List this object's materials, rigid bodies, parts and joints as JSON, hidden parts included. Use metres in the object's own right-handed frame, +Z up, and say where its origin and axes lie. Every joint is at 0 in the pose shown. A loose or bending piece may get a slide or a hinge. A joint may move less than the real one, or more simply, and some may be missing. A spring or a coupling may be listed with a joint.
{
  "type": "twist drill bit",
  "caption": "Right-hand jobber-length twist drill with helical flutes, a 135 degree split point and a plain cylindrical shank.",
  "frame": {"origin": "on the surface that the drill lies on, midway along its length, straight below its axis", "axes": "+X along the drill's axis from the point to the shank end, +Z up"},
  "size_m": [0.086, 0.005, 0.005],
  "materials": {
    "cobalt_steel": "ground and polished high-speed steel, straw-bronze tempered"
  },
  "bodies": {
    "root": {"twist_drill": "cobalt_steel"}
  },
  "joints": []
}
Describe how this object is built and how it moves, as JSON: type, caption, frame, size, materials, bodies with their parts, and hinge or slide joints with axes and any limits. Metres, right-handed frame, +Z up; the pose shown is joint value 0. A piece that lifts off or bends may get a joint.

*Do this*
Copy out the full listing exactly.

*Answer to the exercise*
List this object's materials, rigid bodies, parts and joints as JSON, hidden parts included. Use metres in the object's own right-handed frame, +Z up, and say where its origin and axes lie. Every joint is at 0 in the pose shown. A loose or bending piece may get a slide or a hinge. A joint may move less than the real one, or more simply, and some may be missing. A spring or a coupling may be listed with a joint.
{
  "type": "twist drill bit",
  "caption": "Right-hand jobber-length twist drill with helical flutes, a 135 degree split point and a plain cylindrical shank.",
  "frame": {"origin": "on the surface that the drill lies on, midway along its length, straight below its axis", "axes": "+X along the drill's axis from the point to the shank end, +Z up"},
  "size_m": [0.086, 0.005, 0.005],
  "materials": {
    "cobalt_steel": "ground and polished high-speed steel, straw-bronze tempered"
  },
  "bodies": {
    "root": {"twist_drill": "cobalt_steel"}
  },
  "joints": []
}
Describe how this object is built and how it moves, as JSON: type, caption, frame, size, materials, bodies with their parts, and hinge or slide joints with axes and any limits. Metres, right-handed frame, +Z up; the pose shown is joint value 0. A piece that lifts off or bends may get a joint.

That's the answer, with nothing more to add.